В параграфе 2.2. в контексте русской художественной культуры второй половины XIX века рассматривается сюжет «Гефсиманского сада», который является одним из наиболее распространенных в данный период. К нему обращались Перов, Ге, Репин, Ярошенко, Куиджи, художники академического круга. После анализа евангельской многозначности события Гефсиманского моления и подробного разбора живописно-пластической формы и содержания конкретных произведений автором работы выделяются положения, которые обуславливали повышенный интерес к данному сюжету:
  • особую роль играл трагический накал событий, который в полной мере соотносился с противоречиями действительности, с драматическим мироощущением русской интеллигенции той поры. Крах идеологии народничества не только не снял, но еще более заострил вопросы выбора жизненного пути, предопределенность страдания и жертвенности, проблемы одиночества и предательства;
  • важное место в искусстве передвижников занимали проблемы передачи психологического переживания. Состояние глубочайшего молитвенного погружения, основополагающее для данного сюжета, является притягательным для художника, так как в нем считываются особенности миросозерцания русского человека;
  • в данном сюжете уже изначально есть присущая изобразительному искусству этого периода повествовательность, временная перспектива, так как в Евангелии каждое событие соотносится и с тем, что есть «до» и с тем, что будет «после» него;
  • при всей конкретной реалистичности изображения использование религиозного сюжета вообще и «Гефсиманского сада» в частности позволяло художником в постановке сложных нравственных и бытийных проблем человеческого существования уходить от прямого морализирования, от документального воспроизведения действительности, интуитивно останавливаться на многозначной недосказанности.

И все-таки, несмотря на многочисленность, серьезность и значимость больших картин религиозного содержания, среди которых не только сюжеты Гефсиманского моления, но и распятия, различные варианты осмеяния и взятия Христа стражею, искушение дьяволом и др., лучшие достижения живописи второй половины XIX века лежат в других областях – в портрете, пейзаже, исторической картине.
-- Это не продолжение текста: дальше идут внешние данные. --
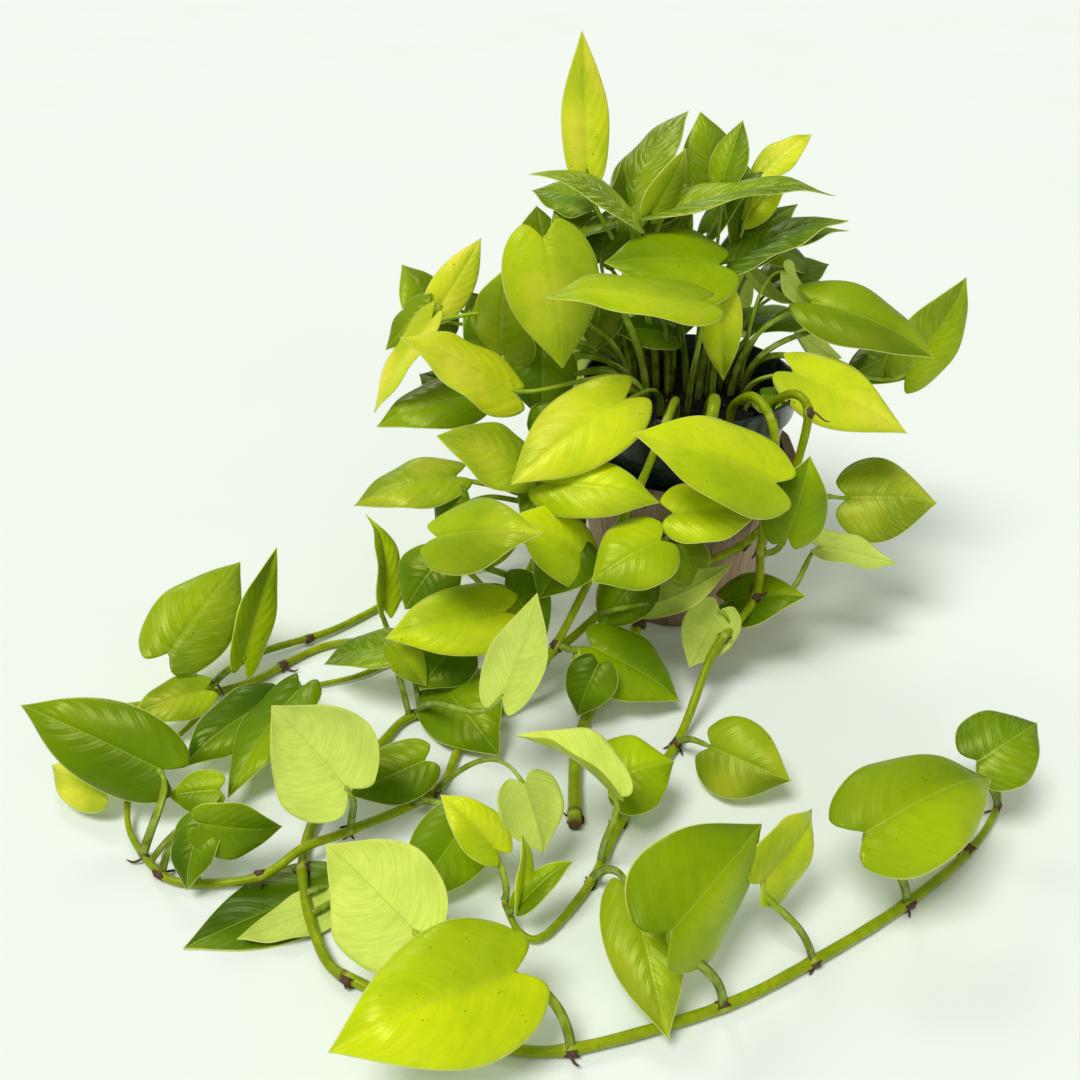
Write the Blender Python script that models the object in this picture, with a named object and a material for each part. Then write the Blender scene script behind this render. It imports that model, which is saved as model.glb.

Почему так происходит?

Религиозный сюжет всегда является образом-символом, местом встречи мира горнего, запредельного и дольнего, мирского. У передвижников, безусловно, преобладает последнее. Позитивизм мышления, свойственный эпохе в целом, не позволял подняться над изучением оболочки вещей, почти исключал интуитивное восхождение. Нравственная сторона прочтения евангельского сюжета нередко усиливалась в ущерб его многозначности. Реалистический художественный метод в том варианте, как он развивался в искусстве Товарищества передвижных художественных выставок, также мало способствовал убедительному воплощению каких-либо таинственных, непостижимых разумом переживаний.